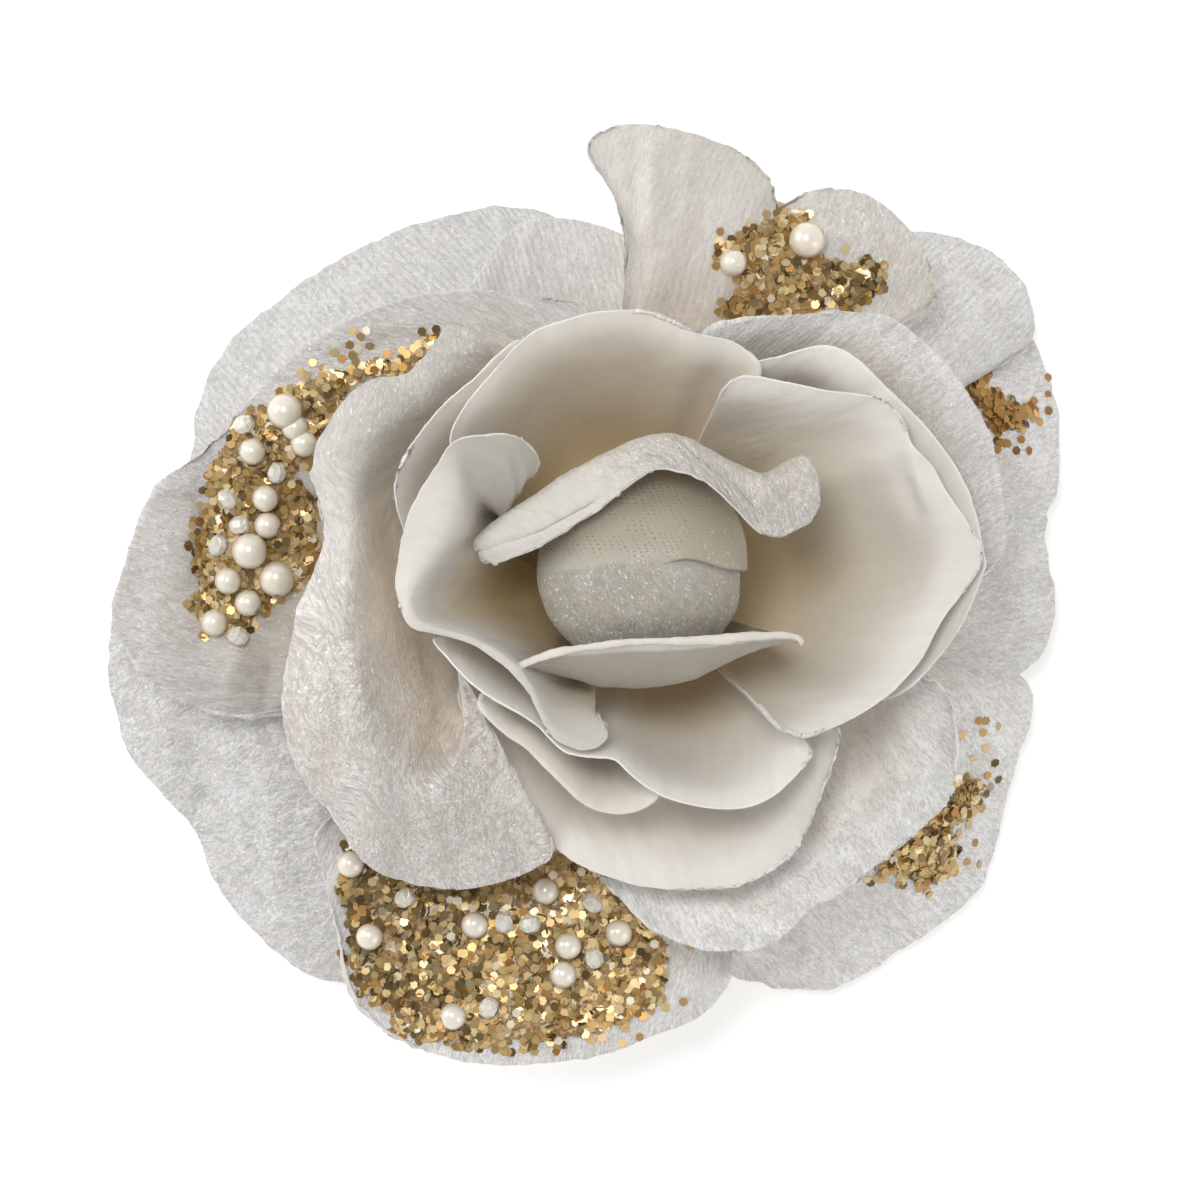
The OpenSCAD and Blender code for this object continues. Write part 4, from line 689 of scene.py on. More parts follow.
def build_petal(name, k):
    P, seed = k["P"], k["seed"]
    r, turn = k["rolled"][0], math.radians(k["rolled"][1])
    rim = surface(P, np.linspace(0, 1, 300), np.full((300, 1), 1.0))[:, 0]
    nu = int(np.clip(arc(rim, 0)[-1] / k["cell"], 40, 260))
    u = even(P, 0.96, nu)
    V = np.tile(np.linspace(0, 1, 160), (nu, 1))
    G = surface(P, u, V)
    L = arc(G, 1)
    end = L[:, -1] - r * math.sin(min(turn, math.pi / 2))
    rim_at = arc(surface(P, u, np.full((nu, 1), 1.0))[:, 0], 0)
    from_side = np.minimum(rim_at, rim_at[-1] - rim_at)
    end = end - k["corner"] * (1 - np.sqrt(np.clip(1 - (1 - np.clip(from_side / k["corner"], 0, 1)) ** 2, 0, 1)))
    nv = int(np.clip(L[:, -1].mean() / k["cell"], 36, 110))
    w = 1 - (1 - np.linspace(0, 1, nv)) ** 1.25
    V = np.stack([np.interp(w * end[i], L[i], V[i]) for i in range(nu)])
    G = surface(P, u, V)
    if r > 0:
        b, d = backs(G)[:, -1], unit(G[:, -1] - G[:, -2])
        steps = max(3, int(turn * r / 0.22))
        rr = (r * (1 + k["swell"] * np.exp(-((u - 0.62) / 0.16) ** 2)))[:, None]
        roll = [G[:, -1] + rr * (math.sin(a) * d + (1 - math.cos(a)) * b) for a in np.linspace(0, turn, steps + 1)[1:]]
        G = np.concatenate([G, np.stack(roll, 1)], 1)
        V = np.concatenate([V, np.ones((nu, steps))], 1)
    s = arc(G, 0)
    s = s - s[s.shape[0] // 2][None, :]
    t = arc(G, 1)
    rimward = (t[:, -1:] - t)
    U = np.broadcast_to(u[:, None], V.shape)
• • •
• _TASK TO CARRY OUT_:
Reproduce the data in full, exactly as presented.

• _OUTPUT OF THE TASK_:
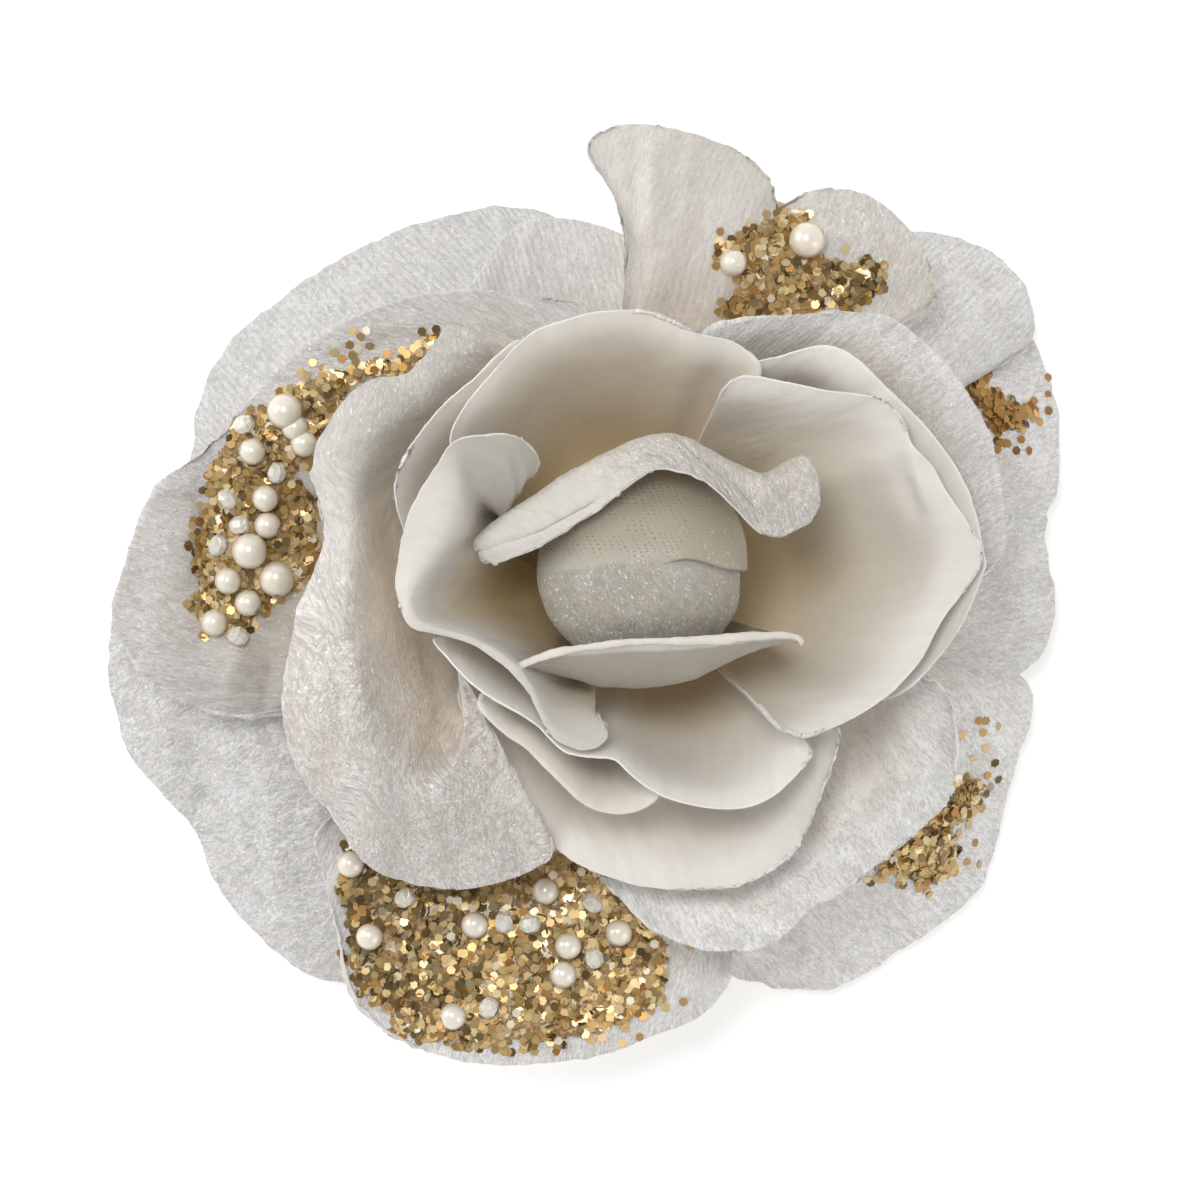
The OpenSCAD and Blender code for this object continues. Write part 4, from line 689 of scene.py on. More parts follow.
def build_petal(name, k):
    P, seed = k["P"], k["seed"]
    r, turn = k["rolled"][0], math.radians(k["rolled"][1])
    rim = surface(P, np.linspace(0, 1, 300), np.full((300, 1), 1.0))[:, 0]
    nu = int(np.clip(arc(rim, 0)[-1] / k["cell"], 40, 260))
    u = even(P, 0.96, nu)
    V = np.tile(np.linspace(0, 1, 160), (nu, 1))
    G = surface(P, u, V)
    L = arc(G, 1)
    end = L[:, -1] - r * math.sin(min(turn, math.pi / 2))
    rim_at = arc(surface(P, u, np.full((nu, 1), 1.0))[:, 0], 0)
    from_side = np.minimum(rim_at, rim_at[-1] - rim_at)
    end = end - k["corner"] * (1 - np.sqrt(np.clip(1 - (1 - np.clip(from_side / k["corner"], 0, 1)) ** 2, 0, 1)))
    nv = int(np.clip(L[:, -1].mean() / k["cell"], 36, 110))
    w = 1 - (1 - np.linspace(0, 1, nv)) ** 1.25
    V = np.stack([np.interp(w * end[i], L[i], V[i]) for i in range(nu)])
    G = surface(P, u, V)
    if r > 0:
        b, d = backs(G)[:, -1], unit(G[:, -1] - G[:, -2])
        steps = max(3, int(turn * r / 0.22))
        rr = (r * (1 + k["swell"] * np.exp(-((u - 0.62) / 0.16) ** 2)))[:, None]
        roll = [G[:, -1] + rr * (math.sin(a) * d + (1 - math.cos(a)) * b) for a in np.linspace(0, turn, steps + 1)[1:]]
        G = np.concatenate([G, np.stack(roll, 1)], 1)
        V = np.concatenate([V, np.ones((nu, steps))], 1)
    s = arc(G, 0)
    s = s - s[s.shape[0] // 2][None, :]
    t = arc(G, 1)
    rimward = (t[:, -1:] - t)
    U = np.broadcast_to(u[:, None], V.shape)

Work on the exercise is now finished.